* Start Stored rows *

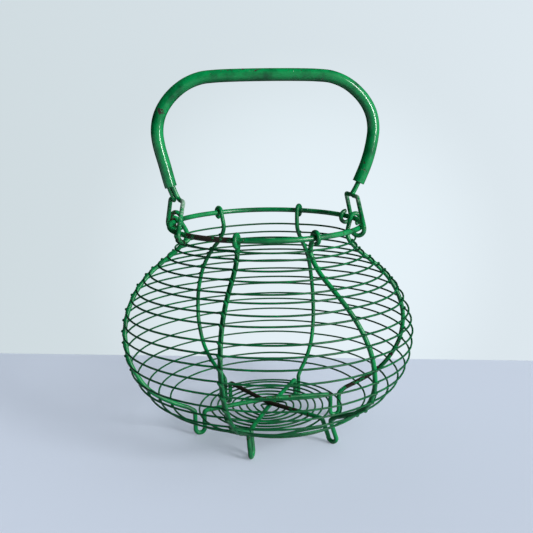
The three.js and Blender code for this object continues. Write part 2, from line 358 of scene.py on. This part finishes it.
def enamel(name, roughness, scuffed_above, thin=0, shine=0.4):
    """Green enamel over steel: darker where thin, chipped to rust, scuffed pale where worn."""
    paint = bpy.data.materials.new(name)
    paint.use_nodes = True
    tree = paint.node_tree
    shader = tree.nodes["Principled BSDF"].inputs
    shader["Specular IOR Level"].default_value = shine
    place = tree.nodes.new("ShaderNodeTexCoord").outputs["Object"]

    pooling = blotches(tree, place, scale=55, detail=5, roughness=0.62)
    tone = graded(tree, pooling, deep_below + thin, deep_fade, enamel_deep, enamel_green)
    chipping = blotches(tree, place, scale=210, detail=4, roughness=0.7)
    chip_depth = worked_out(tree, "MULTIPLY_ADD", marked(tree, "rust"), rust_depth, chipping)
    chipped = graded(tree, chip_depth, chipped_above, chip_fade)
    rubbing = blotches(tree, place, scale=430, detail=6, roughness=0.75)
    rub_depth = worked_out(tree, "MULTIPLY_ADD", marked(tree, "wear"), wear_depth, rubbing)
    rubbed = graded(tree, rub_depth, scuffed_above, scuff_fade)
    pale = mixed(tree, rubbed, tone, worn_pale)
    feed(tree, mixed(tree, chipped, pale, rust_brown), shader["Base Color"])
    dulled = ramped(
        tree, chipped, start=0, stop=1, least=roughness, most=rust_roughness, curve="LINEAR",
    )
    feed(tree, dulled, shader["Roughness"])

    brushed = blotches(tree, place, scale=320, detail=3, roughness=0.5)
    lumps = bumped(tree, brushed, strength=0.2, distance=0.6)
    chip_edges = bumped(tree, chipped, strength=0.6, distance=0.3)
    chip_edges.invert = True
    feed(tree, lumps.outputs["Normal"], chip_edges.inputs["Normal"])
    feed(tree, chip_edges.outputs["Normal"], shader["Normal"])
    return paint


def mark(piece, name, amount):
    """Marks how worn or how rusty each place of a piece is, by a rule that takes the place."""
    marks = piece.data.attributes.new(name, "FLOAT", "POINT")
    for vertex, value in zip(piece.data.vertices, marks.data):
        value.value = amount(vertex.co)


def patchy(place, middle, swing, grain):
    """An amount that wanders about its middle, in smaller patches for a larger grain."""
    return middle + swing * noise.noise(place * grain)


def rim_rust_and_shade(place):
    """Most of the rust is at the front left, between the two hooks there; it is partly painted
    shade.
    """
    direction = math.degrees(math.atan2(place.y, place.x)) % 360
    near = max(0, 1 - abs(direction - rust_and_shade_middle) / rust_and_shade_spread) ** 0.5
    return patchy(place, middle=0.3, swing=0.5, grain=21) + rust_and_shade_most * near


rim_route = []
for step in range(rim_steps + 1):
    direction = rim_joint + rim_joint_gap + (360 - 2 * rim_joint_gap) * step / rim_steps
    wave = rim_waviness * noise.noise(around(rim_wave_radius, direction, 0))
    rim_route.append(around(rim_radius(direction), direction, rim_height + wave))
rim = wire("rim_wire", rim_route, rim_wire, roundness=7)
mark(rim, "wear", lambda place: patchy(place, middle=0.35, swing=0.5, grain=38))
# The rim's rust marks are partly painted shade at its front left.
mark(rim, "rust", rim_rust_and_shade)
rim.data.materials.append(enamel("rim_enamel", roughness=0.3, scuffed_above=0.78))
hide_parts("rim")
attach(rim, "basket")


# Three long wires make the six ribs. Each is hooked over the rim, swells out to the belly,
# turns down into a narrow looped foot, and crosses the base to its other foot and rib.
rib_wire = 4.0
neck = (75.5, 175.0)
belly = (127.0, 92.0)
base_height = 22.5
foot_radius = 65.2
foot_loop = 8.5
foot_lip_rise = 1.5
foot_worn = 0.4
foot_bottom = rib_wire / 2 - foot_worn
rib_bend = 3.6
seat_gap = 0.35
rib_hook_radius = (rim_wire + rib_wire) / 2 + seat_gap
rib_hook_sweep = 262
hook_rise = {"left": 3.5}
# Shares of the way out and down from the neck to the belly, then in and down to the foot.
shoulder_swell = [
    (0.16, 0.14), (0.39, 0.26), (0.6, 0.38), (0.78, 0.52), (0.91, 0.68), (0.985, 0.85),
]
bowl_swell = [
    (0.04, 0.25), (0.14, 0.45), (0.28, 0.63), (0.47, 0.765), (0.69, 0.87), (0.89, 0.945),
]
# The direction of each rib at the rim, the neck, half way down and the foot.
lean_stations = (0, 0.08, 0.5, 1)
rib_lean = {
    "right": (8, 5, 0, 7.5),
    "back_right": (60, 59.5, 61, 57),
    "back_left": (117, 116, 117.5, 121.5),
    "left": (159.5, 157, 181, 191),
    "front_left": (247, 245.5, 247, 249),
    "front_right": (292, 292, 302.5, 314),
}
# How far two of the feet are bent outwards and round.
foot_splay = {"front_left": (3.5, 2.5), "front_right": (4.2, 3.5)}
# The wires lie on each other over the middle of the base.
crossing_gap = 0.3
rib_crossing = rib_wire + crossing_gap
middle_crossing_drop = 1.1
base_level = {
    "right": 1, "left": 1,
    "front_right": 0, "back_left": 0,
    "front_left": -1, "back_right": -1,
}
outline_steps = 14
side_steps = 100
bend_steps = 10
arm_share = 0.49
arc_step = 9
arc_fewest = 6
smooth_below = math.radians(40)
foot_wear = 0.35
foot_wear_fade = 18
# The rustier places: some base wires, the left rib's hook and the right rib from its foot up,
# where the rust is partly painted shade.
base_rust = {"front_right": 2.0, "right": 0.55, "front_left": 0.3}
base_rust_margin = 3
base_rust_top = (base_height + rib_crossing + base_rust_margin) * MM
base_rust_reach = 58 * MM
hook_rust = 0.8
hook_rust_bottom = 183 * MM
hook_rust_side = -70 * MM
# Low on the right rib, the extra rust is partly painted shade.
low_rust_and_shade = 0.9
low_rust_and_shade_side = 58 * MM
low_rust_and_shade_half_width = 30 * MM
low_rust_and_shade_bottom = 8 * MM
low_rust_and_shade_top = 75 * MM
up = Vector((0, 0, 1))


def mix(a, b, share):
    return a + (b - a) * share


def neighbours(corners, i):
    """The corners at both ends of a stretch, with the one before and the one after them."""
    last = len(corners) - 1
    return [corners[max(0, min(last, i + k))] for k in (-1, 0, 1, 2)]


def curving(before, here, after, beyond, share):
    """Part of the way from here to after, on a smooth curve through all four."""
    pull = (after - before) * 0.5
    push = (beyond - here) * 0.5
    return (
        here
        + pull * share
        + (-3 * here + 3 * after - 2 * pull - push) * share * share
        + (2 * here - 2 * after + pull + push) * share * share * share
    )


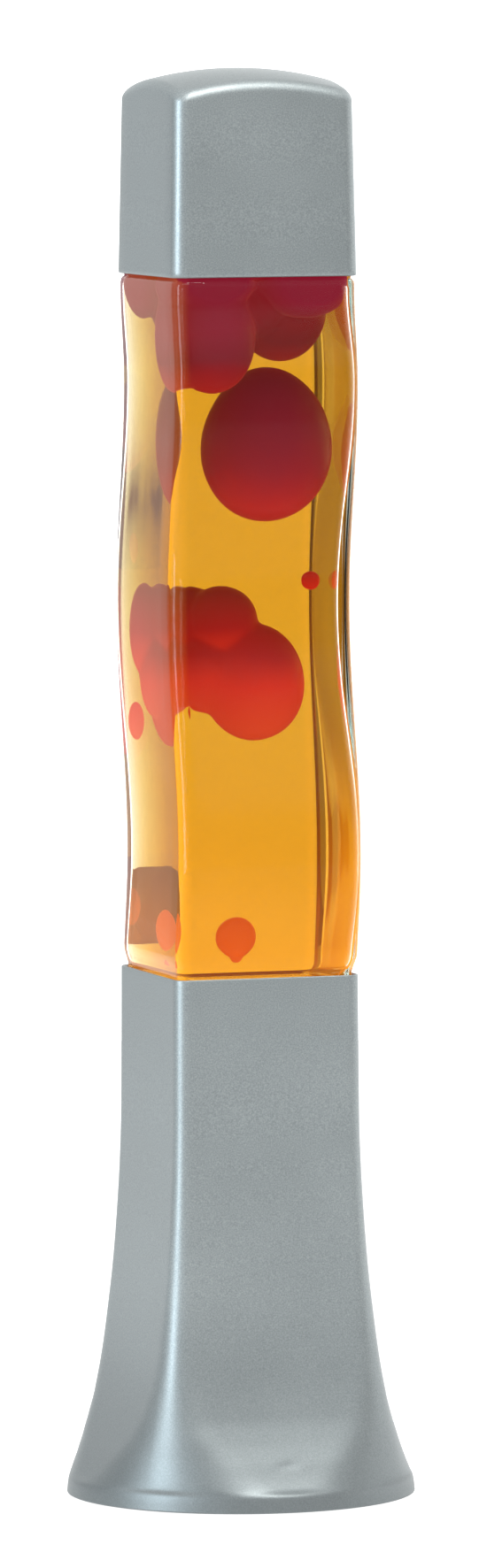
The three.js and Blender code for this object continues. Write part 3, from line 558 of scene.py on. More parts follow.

* End Stored rows *

**Short problem:** Set down every record above exactly as given.

**Final result:**
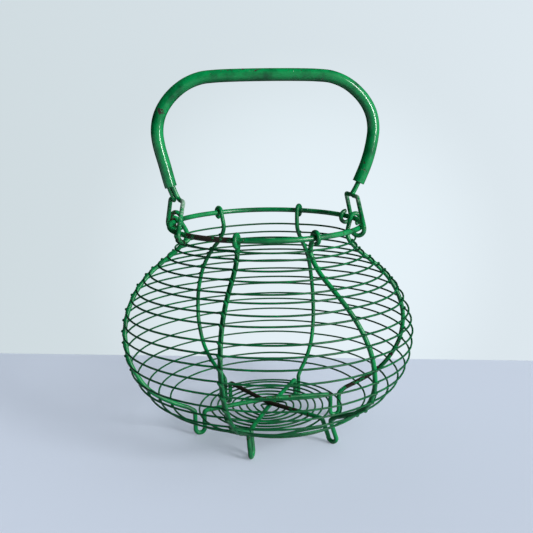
The three.js and Blender code for this object continues. Write part 2, from line 358 of scene.py on. This part finishes it.
def enamel(name, roughness, scuffed_above, thin=0, shine=0.4):
    """Green enamel over steel: darker where thin, chipped to rust, scuffed pale where worn."""
    paint = bpy.data.materials.new(name)
    paint.use_nodes = True
    tree = paint.node_tree
    shader = tree.nodes["Principled BSDF"].inputs
    shader["Specular IOR Level"].default_value = shine
    place = tree.nodes.new("ShaderNodeTexCoord").outputs["Object"]

    pooling = blotches(tree, place, scale=55, detail=5, roughness=0.62)
    tone = graded(tree, pooling, deep_below + thin, deep_fade, enamel_deep, enamel_green)
    chipping = blotches(tree, place, scale=210, detail=4, roughness=0.7)
    chip_depth = worked_out(tree, "MULTIPLY_ADD", marked(tree, "rust"), rust_depth, chipping)
    chipped = graded(tree, chip_depth, chipped_above, chip_fade)
    rubbing = blotches(tree, place, scale=430, detail=6, roughness=0.75)
    rub_depth = worked_out(tree, "MULTIPLY_ADD", marked(tree, "wear"), wear_depth, rubbing)
    rubbed = graded(tree, rub_depth, scuffed_above, scuff_fade)
    pale = mixed(tree, rubbed, tone, worn_pale)
    feed(tree, mixed(tree, chipped, pale, rust_brown), shader["Base Color"])
    dulled = ramped(
        tree, chipped, start=0, stop=1, least=roughness, most=rust_roughness, curve="LINEAR",
    )
    feed(tree, dulled, shader["Roughness"])

    brushed = blotches(tree, place, scale=320, detail=3, roughness=0.5)
    lumps = bumped(tree, brushed, strength=0.2, distance=0.6)
    chip_edges = bumped(tree, chipped, strength=0.6, distance=0.3)
    chip_edges.invert = True
    feed(tree, lumps.outputs["Normal"], chip_edges.inputs["Normal"])
    feed(tree, chip_edges.outputs["Normal"], shader["Normal"])
    return paint


def mark(piece, name, amount):
    """Marks how worn or how rusty each place of a piece is, by a rule that takes the place."""
    marks = piece.data.attributes.new(name, "FLOAT", "POINT")
    for vertex, value in zip(piece.data.vertices, marks.data):
        value.value = amount(vertex.co)


def patchy(place, middle, swing, grain):
    """An amount that wanders about its middle, in smaller patches for a larger grain."""
    return middle + swing * noise.noise(place * grain)


def rim_rust_and_shade(place):
    """Most of the rust is at the front left, between the two hooks there; it is partly painted
    shade.
    """
    direction = math.degrees(math.atan2(place.y, place.x)) % 360
    near = max(0, 1 - abs(direction - rust_and_shade_middle) / rust_and_shade_spread) ** 0.5
    return patchy(place, middle=0.3, swing=0.5, grain=21) + rust_and_shade_most * near


rim_route = []
for step in range(rim_steps + 1):
    direction = rim_joint + rim_joint_gap + (360 - 2 * rim_joint_gap) * step / rim_steps
    wave = rim_waviness * noise.noise(around(rim_wave_radius, direction, 0))
    rim_route.append(around(rim_radius(direction), direction, rim_height + wave))
rim = wire("rim_wire", rim_route, rim_wire, roundness=7)
mark(rim, "wear", lambda place: patchy(place, middle=0.35, swing=0.5, grain=38))
# The rim's rust marks are partly painted shade at its front left.
mark(rim, "rust", rim_rust_and_shade)
rim.data.materials.append(enamel("rim_enamel", roughness=0.3, scuffed_above=0.78))
hide_parts("rim")
attach(rim, "basket")


# Three long wires make the six ribs. Each is hooked over the rim, swells out to the belly,
# turns down into a narrow looped foot, and crosses the base to its other foot and rib.
rib_wire = 4.0
neck = (75.5, 175.0)
belly = (127.0, 92.0)
base_height = 22.5
foot_radius = 65.2
foot_loop = 8.5
foot_lip_rise = 1.5
foot_worn = 0.4
foot_bottom = rib_wire / 2 - foot_worn
rib_bend = 3.6
seat_gap = 0.35
rib_hook_radius = (rim_wire + rib_wire) / 2 + seat_gap
rib_hook_sweep = 262
hook_rise = {"left": 3.5}
# Shares of the way out and down from the neck to the belly, then in and down to the foot.
shoulder_swell = [
    (0.16, 0.14), (0.39, 0.26), (0.6, 0.38), (0.78, 0.52), (0.91, 0.68), (0.985, 0.85),
]
bowl_swell = [
    (0.04, 0.25), (0.14, 0.45), (0.28, 0.63), (0.47, 0.765), (0.69, 0.87), (0.89, 0.945),
]
# The direction of each rib at the rim, the neck, half way down and the foot.
lean_stations = (0, 0.08, 0.5, 1)
rib_lean = {
    "right": (8, 5, 0, 7.5),
    "back_right": (60, 59.5, 61, 57),
    "back_left": (117, 116, 117.5, 121.5),
    "left": (159.5, 157, 181, 191),
    "front_left": (247, 245.5, 247, 249),
    "front_right": (292, 292, 302.5, 314),
}
# How far two of the feet are bent outwards and round.
foot_splay = {"front_left": (3.5, 2.5), "front_right": (4.2, 3.5)}
# The wires lie on each other over the middle of the base.
crossing_gap = 0.3
rib_crossing = rib_wire + crossing_gap
middle_crossing_drop = 1.1
base_level = {
    "right": 1, "left": 1,
    "front_right": 0, "back_left": 0,
    "front_left": -1, "back_right": -1,
}
outline_steps = 14
side_steps = 100
bend_steps = 10
arm_share = 0.49
arc_step = 9
arc_fewest = 6
smooth_below = math.radians(40)
foot_wear = 0.35
foot_wear_fade = 18
# The rustier places: some base wires, the left rib's hook and the right rib from its foot up,
# where the rust is partly painted shade.
base_rust = {"front_right": 2.0, "right": 0.55, "front_left": 0.3}
base_rust_margin = 3
base_rust_top = (base_height + rib_crossing + base_rust_margin) * MM
base_rust_reach = 58 * MM
hook_rust = 0.8
hook_rust_bottom = 183 * MM
hook_rust_side = -70 * MM
# Low on the right rib, the extra rust is partly painted shade.
low_rust_and_shade = 0.9
low_rust_and_shade_side = 58 * MM
low_rust_and_shade_half_width = 30 * MM
low_rust_and_shade_bottom = 8 * MM
low_rust_and_shade_top = 75 * MM
up = Vector((0, 0, 1))


def mix(a, b, share):
    return a + (b - a) * share


def neighbours(corners, i):
    """The corners at both ends of a stretch, with the one before and the one after them."""
    last = len(corners) - 1
    return [corners[max(0, min(last, i + k))] for k in (-1, 0, 1, 2)]


def curving(before, here, after, beyond, share):
    """Part of the way from here to after, on a smooth curve through all four."""
    pull = (after - before) * 0.5
    push = (beyond - here) * 0.5
    return (
        here
        + pull * share
        + (-3 * here + 3 * after - 2 * pull - push) * share * share
        + (2 * here - 2 * after + pull + push) * share * share * share
    )


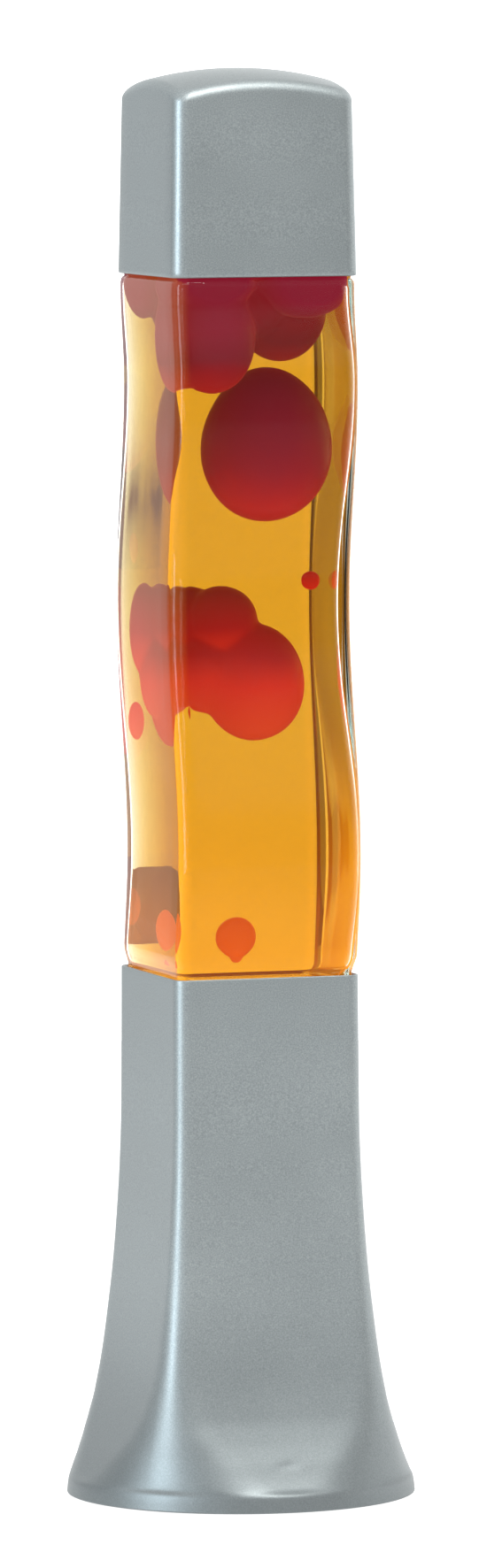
The three.js and Blender code for this object continues. Write part 3, from line 558 of scene.py on. More parts follow.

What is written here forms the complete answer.